* _Written exercise_
Would you print the material exactly, starting at its first line and ending at the line holding "BASE_DOME = 0.0025"?

* _Available data_
§

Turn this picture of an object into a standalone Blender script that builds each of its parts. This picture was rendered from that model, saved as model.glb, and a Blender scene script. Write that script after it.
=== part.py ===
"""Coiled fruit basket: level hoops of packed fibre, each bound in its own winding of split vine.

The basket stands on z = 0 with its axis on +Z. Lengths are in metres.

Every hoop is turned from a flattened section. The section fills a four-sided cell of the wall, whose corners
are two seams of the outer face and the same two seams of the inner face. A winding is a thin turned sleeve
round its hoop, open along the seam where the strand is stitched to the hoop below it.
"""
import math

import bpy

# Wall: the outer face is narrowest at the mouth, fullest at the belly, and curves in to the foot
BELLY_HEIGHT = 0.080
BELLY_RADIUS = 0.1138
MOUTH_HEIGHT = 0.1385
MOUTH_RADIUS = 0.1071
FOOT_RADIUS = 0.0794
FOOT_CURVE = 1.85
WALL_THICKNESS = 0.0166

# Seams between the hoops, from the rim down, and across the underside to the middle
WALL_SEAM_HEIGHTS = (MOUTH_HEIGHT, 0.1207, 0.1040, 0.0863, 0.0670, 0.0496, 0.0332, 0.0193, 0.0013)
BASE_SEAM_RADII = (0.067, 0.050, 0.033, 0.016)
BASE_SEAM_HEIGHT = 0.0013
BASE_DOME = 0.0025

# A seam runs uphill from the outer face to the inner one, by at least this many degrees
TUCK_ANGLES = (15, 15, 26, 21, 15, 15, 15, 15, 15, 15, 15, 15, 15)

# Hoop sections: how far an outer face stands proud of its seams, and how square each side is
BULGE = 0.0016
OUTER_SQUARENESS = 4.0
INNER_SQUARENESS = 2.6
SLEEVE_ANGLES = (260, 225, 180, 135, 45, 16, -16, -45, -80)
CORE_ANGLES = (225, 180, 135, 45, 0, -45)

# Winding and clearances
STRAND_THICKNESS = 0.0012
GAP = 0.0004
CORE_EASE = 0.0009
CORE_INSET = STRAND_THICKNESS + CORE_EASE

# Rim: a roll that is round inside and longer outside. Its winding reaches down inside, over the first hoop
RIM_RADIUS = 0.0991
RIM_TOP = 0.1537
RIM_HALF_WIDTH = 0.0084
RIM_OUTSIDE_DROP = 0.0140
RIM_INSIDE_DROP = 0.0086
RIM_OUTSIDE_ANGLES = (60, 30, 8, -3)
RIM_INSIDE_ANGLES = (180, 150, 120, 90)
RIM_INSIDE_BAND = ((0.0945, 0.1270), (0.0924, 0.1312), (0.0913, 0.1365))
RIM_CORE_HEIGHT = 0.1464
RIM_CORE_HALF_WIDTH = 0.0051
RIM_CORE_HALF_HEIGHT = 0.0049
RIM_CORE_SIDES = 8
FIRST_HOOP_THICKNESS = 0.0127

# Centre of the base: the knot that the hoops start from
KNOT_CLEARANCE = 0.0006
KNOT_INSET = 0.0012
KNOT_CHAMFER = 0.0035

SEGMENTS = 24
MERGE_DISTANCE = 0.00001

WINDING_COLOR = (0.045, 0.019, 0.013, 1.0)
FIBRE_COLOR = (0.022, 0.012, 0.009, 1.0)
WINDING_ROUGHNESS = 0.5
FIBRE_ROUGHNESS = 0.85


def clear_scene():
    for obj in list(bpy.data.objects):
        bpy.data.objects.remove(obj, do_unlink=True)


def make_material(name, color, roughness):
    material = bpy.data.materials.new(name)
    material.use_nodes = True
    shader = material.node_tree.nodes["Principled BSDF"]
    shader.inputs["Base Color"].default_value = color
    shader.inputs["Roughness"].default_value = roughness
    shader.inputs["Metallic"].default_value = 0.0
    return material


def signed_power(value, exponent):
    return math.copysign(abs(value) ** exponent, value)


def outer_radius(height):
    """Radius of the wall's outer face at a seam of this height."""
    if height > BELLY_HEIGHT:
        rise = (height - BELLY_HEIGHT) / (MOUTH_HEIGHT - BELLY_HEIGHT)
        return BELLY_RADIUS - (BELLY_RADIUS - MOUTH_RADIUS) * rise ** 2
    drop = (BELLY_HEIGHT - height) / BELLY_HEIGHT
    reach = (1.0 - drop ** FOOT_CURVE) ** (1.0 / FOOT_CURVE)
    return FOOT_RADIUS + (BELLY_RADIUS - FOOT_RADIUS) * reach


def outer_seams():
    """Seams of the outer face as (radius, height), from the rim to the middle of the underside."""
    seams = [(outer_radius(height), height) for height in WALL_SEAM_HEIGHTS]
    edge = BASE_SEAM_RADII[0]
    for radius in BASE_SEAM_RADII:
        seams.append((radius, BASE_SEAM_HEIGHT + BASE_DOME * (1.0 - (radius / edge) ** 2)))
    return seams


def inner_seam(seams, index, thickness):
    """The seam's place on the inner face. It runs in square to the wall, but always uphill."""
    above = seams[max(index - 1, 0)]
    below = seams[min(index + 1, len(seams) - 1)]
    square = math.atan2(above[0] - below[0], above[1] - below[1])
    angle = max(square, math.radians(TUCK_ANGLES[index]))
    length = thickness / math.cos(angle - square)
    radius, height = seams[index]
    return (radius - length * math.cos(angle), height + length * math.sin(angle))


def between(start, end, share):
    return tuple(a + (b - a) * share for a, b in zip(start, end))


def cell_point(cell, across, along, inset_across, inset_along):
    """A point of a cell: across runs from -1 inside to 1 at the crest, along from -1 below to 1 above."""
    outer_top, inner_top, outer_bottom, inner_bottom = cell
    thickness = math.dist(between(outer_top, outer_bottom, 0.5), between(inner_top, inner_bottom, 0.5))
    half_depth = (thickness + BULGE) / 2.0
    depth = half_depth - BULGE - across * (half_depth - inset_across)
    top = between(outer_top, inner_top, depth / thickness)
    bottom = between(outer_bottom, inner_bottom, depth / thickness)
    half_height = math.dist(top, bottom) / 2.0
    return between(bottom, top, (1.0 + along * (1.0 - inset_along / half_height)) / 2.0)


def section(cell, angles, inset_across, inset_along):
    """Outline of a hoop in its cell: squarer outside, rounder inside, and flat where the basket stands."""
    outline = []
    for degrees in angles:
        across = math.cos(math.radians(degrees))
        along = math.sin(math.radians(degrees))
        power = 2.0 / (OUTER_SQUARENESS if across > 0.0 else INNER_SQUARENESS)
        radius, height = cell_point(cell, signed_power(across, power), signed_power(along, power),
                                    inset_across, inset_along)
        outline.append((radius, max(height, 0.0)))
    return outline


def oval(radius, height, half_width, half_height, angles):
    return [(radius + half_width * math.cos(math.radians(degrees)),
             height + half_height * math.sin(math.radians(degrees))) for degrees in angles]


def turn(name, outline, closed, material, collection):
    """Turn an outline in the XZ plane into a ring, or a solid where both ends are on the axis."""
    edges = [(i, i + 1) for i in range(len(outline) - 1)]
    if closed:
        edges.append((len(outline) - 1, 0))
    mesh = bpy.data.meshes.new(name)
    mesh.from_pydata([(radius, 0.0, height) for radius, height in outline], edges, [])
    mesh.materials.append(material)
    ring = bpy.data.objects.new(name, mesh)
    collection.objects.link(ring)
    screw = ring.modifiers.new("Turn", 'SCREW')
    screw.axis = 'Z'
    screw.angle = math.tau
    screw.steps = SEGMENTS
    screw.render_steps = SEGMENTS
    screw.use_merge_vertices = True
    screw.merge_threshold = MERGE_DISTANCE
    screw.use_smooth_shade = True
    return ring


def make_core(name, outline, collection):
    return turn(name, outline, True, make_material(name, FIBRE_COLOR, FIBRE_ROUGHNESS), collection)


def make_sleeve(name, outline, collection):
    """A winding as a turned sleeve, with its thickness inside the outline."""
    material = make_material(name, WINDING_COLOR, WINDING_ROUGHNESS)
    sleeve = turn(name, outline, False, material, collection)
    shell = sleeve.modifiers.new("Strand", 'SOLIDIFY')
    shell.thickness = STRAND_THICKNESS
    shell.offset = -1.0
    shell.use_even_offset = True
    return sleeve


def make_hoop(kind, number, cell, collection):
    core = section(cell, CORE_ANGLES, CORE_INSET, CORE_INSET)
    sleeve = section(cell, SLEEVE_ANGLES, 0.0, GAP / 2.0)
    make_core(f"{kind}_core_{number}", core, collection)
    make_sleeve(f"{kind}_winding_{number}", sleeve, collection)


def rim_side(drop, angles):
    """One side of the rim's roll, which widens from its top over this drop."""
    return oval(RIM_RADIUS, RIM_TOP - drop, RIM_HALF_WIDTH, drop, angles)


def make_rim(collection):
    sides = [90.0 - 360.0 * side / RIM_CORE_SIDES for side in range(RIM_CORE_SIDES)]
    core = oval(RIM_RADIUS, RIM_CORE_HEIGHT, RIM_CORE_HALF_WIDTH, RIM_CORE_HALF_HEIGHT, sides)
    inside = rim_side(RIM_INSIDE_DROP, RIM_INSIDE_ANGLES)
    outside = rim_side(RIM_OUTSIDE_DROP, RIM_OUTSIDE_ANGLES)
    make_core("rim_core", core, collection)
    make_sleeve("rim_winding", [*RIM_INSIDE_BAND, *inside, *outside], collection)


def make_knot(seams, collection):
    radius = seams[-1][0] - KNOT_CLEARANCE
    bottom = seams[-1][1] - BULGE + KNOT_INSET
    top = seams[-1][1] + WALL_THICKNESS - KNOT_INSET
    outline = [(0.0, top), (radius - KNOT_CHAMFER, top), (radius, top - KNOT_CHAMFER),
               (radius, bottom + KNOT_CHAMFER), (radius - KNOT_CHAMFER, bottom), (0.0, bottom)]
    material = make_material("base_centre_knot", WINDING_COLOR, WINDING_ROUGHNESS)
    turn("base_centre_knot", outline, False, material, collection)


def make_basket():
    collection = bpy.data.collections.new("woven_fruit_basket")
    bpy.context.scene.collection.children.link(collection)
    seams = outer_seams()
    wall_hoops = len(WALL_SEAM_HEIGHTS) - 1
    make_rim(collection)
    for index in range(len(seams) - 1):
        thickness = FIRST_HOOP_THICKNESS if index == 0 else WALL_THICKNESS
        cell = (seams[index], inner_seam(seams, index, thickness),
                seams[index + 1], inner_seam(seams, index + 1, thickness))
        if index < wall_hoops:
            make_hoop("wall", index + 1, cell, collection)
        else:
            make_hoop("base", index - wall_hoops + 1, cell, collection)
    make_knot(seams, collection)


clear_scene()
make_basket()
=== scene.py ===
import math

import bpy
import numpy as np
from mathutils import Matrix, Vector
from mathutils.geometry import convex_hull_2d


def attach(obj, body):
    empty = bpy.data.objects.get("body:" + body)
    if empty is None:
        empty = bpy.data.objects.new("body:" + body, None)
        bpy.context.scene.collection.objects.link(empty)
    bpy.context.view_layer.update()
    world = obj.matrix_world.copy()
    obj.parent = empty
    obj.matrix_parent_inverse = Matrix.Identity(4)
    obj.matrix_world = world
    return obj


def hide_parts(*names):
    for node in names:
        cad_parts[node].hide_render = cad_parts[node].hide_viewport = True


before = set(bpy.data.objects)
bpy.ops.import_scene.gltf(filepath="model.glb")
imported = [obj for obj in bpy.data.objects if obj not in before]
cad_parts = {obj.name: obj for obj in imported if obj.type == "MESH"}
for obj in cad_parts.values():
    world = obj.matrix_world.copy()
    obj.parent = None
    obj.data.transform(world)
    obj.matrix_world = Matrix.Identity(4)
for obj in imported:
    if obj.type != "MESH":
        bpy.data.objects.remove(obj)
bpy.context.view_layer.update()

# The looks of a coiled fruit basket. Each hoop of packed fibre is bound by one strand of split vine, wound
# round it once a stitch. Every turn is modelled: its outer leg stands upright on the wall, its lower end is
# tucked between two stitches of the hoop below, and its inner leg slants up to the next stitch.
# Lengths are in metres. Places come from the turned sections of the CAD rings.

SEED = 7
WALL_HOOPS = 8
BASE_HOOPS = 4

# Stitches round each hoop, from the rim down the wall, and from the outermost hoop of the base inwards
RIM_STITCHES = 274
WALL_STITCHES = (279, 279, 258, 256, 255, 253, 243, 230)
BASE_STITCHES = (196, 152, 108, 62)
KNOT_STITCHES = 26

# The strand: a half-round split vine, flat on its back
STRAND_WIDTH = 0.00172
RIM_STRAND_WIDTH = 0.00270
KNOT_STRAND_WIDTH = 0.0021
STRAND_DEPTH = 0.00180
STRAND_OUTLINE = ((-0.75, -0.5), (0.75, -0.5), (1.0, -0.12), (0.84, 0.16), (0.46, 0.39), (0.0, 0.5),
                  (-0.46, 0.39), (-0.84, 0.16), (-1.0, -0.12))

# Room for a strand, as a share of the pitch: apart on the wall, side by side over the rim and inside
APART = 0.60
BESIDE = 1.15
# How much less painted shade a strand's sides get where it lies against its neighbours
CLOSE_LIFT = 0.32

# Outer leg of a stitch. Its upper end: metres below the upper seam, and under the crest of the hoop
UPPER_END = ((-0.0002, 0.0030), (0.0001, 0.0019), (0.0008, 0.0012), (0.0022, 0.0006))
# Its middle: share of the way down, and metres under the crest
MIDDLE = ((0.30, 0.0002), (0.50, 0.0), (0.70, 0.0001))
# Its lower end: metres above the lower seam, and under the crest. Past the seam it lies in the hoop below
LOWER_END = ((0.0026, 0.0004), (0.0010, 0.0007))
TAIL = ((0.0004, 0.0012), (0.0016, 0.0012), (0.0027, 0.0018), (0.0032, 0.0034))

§

* _Written reply_
Turn this picture of an object into a standalone Blender script that builds each of its parts. This picture was rendered from that model, saved as model.glb, and a Blender scene script. Write that script after it.
=== part.py ===
"""Coiled fruit basket: level hoops of packed fibre, each bound in its own winding of split vine.

The basket stands on z = 0 with its axis on +Z. Lengths are in metres.

Every hoop is turned from a flattened section. The section fills a four-sided cell of the wall, whose corners
are two seams of the outer face and the same two seams of the inner face. A winding is a thin turned sleeve
round its hoop, open along the seam where the strand is stitched to the hoop below it.
"""
import math

import bpy

# Wall: the outer face is narrowest at the mouth, fullest at the belly, and curves in to the foot
BELLY_HEIGHT = 0.080
BELLY_RADIUS = 0.1138
MOUTH_HEIGHT = 0.1385
MOUTH_RADIUS = 0.1071
FOOT_RADIUS = 0.0794
FOOT_CURVE = 1.85
WALL_THICKNESS = 0.0166

# Seams between the hoops, from the rim down, and across the underside to the middle
WALL_SEAM_HEIGHTS = (MOUTH_HEIGHT, 0.1207, 0.1040, 0.0863, 0.0670, 0.0496, 0.0332, 0.0193, 0.0013)
BASE_SEAM_RADII = (0.067, 0.050, 0.033, 0.016)
BASE_SEAM_HEIGHT = 0.0013
BASE_DOME = 0.0025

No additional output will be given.